Paul Diamond writes:

Our plan is to:
  • merge OneStop and CEpedia into a wiki with access control so that not just anyone can edit everything (after all, you wouldn't want me to be updating anything remotely approaching technical content - trust me on this), but updates are easier and therefore more frequent.
Some organizations (i would venture to say many) are going to find that an overall free for all might not be the best approach. It isn't because you are afraid that a content producer is going to create 'bad' content with dirty words- but because authority and trust are key to effective uses of content in the enterprise- one slip and your audience will go elsewhere. so think ahead what type of access control you will need.
  • We also want to host this outside of our intranet so that initially our partners can also have access, including update capability where appropriate.

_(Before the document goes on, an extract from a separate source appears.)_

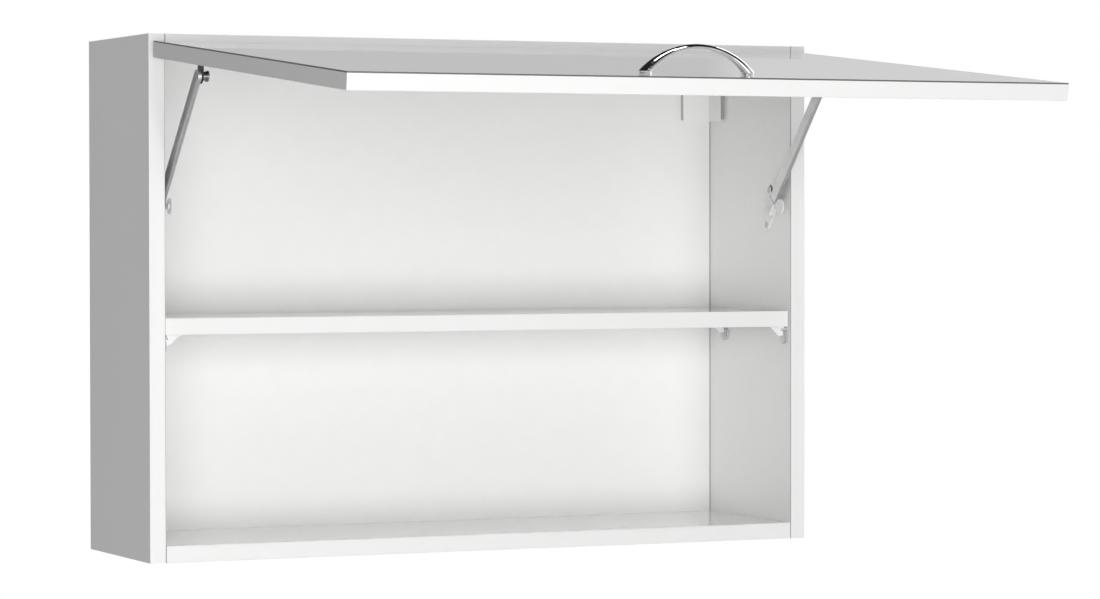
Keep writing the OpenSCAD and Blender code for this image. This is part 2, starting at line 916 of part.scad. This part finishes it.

Over time we would like to share as much as possible of this information with everyone, but that will take more "cleansing" of what information should be public knowledge and what needs to be restricted
Sun, like many technology companies in the valley have a huge channel/partner network that does a lot of selling and services of their core businesses. Obviously there is a huge need to be able to share information with partners- but it must be the right information. Take for example a common piece of collateral like a product technical scope sheet. It could essentially have three different 'formats' a client facing one that provides high level features, a partner one that provides more details and partner pricing information and a direct sales one that could be the most comprehensive. In most of today's enterprise- marketing is most likely producing three types and posting in three different areas. If you think through some of these content strategies up front you won't have to deal with the 'cleansing' that the OneStop team is going to have to address. (btw a great resource on unified content strategies is Ann Rockley's book Managing Enterprise Content.)
  • Additionally, we are introducing various Web 2.0 concepts - tagging, RSS / Atom aggregation, AJAX, voting/comments to drive search results, etc. so that we obtain the benefits of this more participatory technology (aka the Wisdom of Crowds) at the same time as understanding how to leverage this technology better for our customers.
Excellent-looking forward to hearing more about these implementations. OneStop alone (not sure about combined OneStop and CEpedia audience) has over 10,000 users out of Sun's 35,000 employees- that is a healthy audience that probably expects only the most innovative ways to consume, create and deliver content and this team is going to give them what they need and the best part is that they are going to continue to share how they do it with the public.